PROBLEM DESCRIPTION: Give back, exactly as it appears, the run of lines opening with the one containing "return turned_ring(inner, outer, low, low" and closing with the one containing "bpy.context.scene.collection.objects.link(empty)". Nothing outside that run should appear.

EXTRACTED MATERIAL:
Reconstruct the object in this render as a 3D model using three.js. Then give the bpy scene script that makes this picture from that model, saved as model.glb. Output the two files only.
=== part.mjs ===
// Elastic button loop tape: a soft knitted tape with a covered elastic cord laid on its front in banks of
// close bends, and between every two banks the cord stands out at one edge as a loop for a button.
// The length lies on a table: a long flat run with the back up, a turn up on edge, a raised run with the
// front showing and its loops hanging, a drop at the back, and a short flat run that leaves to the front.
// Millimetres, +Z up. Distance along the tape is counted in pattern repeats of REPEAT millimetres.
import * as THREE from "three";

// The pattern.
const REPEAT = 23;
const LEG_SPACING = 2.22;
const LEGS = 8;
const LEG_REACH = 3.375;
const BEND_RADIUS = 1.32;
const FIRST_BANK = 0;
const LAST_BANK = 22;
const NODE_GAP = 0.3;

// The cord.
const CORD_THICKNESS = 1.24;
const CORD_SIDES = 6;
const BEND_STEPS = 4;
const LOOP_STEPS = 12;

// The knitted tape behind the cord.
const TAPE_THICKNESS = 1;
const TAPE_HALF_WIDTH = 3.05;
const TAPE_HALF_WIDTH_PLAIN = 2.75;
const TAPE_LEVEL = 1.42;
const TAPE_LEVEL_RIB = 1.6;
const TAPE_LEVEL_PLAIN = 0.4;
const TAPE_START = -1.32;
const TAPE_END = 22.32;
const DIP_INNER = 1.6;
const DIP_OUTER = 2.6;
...
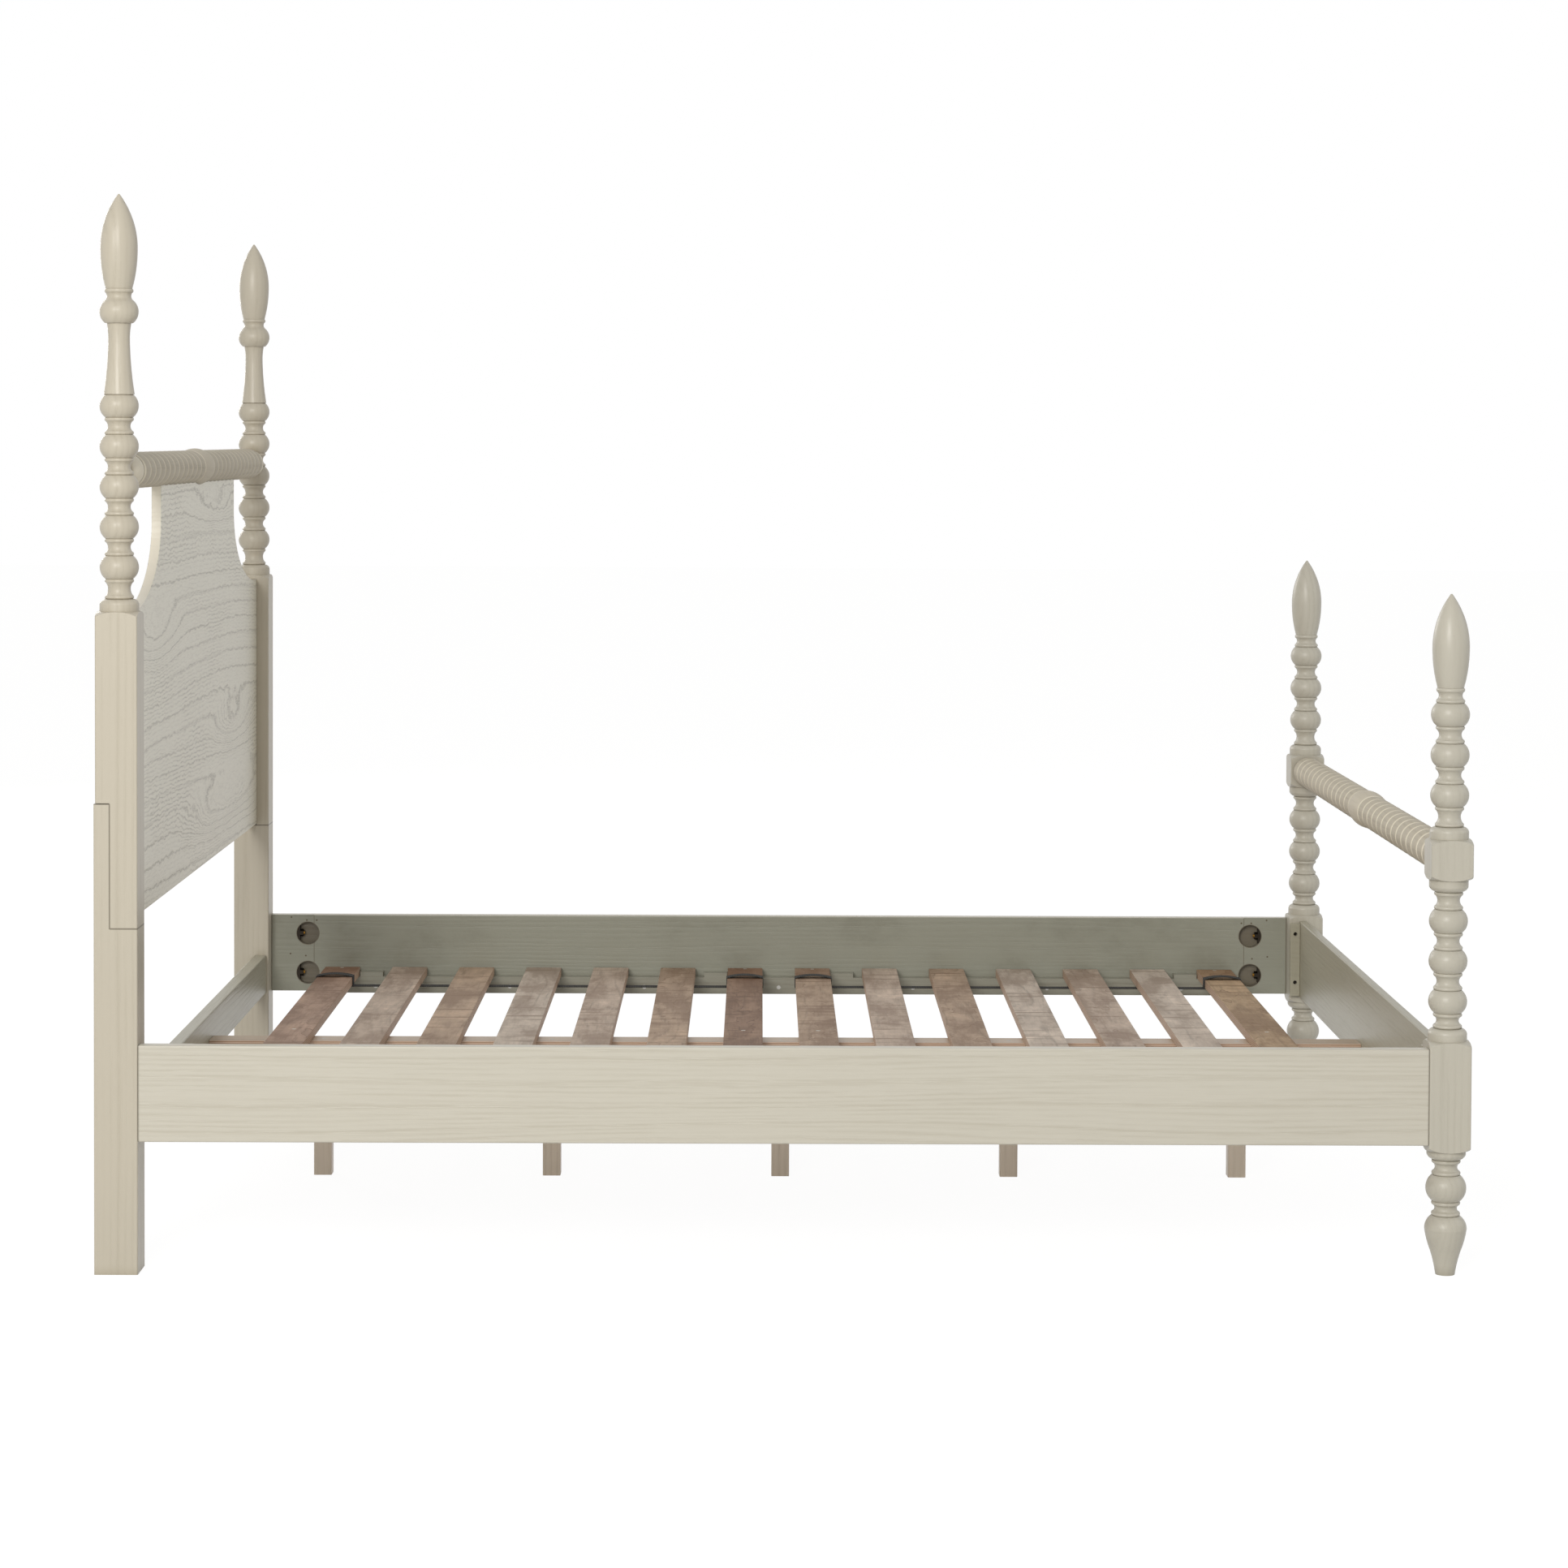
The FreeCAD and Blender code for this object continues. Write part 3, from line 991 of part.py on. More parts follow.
==
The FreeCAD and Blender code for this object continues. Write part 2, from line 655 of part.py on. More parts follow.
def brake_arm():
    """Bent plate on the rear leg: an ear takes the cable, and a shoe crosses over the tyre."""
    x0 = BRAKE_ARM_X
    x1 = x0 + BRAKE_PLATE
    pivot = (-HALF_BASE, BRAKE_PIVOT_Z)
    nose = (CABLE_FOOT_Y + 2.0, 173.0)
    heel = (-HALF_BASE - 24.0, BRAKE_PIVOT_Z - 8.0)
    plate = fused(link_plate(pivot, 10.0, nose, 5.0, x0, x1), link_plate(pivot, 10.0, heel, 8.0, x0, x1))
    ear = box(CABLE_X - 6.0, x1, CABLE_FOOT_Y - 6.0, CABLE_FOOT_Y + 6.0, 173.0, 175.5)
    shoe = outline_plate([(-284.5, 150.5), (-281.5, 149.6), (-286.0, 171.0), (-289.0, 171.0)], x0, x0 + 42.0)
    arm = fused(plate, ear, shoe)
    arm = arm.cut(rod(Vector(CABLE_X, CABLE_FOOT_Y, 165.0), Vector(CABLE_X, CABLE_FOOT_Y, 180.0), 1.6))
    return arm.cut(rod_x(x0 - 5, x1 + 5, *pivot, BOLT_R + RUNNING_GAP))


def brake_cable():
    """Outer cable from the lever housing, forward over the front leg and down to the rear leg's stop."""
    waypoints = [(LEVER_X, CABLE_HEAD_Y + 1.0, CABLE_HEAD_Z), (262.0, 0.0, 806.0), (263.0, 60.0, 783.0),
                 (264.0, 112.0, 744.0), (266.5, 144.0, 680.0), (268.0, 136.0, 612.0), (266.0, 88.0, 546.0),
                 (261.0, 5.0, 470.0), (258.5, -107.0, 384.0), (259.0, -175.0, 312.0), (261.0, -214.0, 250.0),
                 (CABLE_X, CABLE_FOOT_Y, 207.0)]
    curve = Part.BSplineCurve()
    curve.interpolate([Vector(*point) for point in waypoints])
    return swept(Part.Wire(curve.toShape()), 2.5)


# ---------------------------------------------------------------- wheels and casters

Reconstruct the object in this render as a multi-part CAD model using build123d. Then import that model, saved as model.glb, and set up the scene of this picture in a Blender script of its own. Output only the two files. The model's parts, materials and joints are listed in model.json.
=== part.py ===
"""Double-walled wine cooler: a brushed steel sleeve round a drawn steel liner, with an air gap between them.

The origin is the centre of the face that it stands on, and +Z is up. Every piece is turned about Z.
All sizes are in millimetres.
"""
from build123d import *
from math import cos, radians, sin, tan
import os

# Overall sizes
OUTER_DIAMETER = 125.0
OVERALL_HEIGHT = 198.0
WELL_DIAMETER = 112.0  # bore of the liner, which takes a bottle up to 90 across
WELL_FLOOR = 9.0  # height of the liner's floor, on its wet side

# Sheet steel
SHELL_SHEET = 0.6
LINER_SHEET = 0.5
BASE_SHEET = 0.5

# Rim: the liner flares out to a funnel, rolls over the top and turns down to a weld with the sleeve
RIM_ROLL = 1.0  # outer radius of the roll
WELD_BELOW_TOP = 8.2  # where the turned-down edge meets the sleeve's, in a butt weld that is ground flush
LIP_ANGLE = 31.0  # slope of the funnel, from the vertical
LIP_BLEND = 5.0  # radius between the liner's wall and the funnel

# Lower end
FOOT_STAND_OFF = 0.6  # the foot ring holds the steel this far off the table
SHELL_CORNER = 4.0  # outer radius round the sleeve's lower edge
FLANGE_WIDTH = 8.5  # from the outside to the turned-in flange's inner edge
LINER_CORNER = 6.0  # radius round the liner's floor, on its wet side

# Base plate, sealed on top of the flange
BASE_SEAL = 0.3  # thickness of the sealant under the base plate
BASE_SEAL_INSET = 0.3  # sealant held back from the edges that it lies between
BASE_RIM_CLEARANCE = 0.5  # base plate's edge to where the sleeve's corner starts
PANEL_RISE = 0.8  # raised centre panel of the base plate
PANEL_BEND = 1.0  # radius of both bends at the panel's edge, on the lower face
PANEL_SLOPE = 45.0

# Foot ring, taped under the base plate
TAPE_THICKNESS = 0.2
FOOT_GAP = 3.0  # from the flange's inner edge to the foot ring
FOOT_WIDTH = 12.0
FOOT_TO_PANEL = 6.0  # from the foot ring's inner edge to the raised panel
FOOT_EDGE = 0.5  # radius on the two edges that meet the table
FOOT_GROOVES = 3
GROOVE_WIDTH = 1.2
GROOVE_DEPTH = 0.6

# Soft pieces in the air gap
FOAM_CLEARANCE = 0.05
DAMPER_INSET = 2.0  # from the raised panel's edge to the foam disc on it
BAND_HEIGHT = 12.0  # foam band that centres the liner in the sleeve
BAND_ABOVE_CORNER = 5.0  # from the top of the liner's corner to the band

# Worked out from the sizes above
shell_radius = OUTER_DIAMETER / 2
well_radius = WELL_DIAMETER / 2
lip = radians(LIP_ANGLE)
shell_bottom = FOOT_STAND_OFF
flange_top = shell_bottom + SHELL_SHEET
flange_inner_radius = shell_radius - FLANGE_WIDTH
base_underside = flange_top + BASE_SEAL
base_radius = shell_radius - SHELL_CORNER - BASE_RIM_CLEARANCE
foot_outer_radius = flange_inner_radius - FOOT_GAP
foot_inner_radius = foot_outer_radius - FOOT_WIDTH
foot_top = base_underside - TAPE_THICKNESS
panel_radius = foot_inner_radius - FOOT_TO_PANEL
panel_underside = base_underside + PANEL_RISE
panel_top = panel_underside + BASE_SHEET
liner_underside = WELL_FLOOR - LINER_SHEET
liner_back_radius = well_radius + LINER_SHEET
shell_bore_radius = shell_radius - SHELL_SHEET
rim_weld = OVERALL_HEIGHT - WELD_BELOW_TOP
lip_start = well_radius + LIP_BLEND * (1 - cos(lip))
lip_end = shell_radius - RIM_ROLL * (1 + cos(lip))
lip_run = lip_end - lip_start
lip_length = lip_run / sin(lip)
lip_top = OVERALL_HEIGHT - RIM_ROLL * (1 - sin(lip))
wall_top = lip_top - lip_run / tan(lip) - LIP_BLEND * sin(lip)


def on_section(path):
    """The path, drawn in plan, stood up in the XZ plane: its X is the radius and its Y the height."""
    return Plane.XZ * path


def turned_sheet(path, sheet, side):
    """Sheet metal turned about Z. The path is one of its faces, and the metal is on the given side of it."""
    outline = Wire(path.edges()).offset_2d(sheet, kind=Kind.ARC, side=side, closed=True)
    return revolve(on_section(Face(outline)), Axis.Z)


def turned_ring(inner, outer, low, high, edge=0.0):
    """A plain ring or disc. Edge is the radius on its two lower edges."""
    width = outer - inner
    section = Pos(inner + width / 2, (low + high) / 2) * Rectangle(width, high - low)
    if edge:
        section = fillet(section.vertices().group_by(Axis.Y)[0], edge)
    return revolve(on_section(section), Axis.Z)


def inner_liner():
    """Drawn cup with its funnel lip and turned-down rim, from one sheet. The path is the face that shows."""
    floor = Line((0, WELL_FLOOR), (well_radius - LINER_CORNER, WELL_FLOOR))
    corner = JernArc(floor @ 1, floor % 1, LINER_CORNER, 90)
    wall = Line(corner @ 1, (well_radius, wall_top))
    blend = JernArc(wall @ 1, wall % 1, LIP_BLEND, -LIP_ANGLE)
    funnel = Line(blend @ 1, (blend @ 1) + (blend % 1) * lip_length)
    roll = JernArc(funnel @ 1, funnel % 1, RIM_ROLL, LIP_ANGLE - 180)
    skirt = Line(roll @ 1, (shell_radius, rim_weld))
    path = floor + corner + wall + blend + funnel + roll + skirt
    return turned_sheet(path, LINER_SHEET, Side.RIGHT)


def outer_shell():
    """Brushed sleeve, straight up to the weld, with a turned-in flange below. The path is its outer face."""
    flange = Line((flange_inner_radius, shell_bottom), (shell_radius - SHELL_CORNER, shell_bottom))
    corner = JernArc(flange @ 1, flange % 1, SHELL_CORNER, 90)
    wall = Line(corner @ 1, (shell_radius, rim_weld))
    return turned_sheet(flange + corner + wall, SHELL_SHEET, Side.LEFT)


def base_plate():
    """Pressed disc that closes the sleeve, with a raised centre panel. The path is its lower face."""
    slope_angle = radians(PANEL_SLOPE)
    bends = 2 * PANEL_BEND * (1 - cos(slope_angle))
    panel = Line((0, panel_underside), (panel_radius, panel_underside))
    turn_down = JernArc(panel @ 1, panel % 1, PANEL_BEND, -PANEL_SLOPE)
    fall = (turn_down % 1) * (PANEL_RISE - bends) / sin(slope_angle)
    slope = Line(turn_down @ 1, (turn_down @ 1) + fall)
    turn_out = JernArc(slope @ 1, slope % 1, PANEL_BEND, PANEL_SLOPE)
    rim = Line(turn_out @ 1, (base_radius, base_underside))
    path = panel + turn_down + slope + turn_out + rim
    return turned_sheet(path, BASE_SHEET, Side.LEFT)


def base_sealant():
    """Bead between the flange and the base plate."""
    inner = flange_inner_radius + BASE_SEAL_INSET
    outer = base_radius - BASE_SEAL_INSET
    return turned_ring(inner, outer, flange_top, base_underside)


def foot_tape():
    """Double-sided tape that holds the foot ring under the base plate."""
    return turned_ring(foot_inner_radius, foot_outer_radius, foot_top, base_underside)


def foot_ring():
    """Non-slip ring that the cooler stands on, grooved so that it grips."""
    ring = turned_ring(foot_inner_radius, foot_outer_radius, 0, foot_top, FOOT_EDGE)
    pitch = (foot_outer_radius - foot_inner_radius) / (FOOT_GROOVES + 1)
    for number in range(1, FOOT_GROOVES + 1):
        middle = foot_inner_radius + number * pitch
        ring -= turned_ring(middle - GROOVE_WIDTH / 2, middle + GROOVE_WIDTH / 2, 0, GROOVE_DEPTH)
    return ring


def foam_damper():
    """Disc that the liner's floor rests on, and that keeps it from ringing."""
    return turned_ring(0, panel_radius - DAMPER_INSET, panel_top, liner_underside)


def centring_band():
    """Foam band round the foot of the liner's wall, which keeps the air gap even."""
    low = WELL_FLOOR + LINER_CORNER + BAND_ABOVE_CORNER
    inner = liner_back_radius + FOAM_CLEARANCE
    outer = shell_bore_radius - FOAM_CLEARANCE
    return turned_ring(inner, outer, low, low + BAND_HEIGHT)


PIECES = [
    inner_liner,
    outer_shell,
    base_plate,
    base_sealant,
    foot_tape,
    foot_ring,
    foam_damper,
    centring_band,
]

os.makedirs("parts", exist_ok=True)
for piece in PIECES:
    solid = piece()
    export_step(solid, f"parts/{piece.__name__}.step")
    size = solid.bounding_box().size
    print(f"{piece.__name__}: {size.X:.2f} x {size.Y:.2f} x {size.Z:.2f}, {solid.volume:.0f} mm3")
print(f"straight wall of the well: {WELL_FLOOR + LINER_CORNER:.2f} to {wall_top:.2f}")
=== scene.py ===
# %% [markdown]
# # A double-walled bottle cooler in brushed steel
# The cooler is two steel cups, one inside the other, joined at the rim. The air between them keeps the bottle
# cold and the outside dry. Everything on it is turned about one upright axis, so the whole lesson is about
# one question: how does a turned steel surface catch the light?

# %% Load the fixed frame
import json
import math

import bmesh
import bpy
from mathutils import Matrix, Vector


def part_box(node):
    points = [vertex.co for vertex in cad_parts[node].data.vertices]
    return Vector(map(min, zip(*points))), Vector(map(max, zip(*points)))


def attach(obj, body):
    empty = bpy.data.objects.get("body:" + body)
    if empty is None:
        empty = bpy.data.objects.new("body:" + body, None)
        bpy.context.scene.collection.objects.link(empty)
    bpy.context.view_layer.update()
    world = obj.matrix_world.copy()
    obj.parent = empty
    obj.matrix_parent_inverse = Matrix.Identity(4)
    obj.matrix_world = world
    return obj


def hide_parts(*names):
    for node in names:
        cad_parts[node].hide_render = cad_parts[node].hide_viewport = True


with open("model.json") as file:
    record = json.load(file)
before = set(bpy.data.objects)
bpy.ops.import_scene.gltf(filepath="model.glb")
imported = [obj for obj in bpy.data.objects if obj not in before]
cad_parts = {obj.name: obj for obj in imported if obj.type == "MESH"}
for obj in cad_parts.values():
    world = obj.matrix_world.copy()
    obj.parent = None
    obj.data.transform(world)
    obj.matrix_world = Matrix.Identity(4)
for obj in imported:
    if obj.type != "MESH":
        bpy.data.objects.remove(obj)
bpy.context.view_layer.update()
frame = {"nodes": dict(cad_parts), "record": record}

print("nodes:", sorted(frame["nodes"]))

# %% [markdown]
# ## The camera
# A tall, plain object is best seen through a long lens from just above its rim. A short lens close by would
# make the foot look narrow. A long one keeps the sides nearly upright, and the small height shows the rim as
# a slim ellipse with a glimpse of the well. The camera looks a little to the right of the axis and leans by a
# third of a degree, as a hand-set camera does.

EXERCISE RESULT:
    return turned_ring(inner, outer, low, low + BAND_HEIGHT)


PIECES = [
    inner_liner,
    outer_shell,
    base_plate,
    base_sealant,
    foot_tape,
    foot_ring,
    foam_damper,
    centring_band,
]

os.makedirs("parts", exist_ok=True)
for piece in PIECES:
    solid = piece()
    export_step(solid, f"parts/{piece.__name__}.step")
    size = solid.bounding_box().size
    print(f"{piece.__name__}: {size.X:.2f} x {size.Y:.2f} x {size.Z:.2f}, {solid.volume:.0f} mm3")
print(f"straight wall of the well: {WELL_FLOOR + LINER_CORNER:.2f} to {wall_top:.2f}")
=== scene.py ===
# %% [markdown]
# # A double-walled bottle cooler in brushed steel
# The cooler is two steel cups, one inside the other, joined at the rim. The air between them keeps the bottle
# cold and the outside dry. Everything on it is turned about one upright axis, so the whole lesson is about
# one question: how does a turned steel surface catch the light?

# %% Load the fixed frame
import json
import math

import bmesh
import bpy
from mathutils import Matrix, Vector


def part_box(node):
    points = [vertex.co for vertex in cad_parts[node].data.vertices]
    return Vector(map(min, zip(*points))), Vector(map(max, zip(*points)))


def attach(obj, body):
    empty = bpy.data.objects.get("body:" + body)
    if empty is None:
        empty = bpy.data.objects.new("body:" + body, None)
        bpy.context.scene.collection.objects.link(empty)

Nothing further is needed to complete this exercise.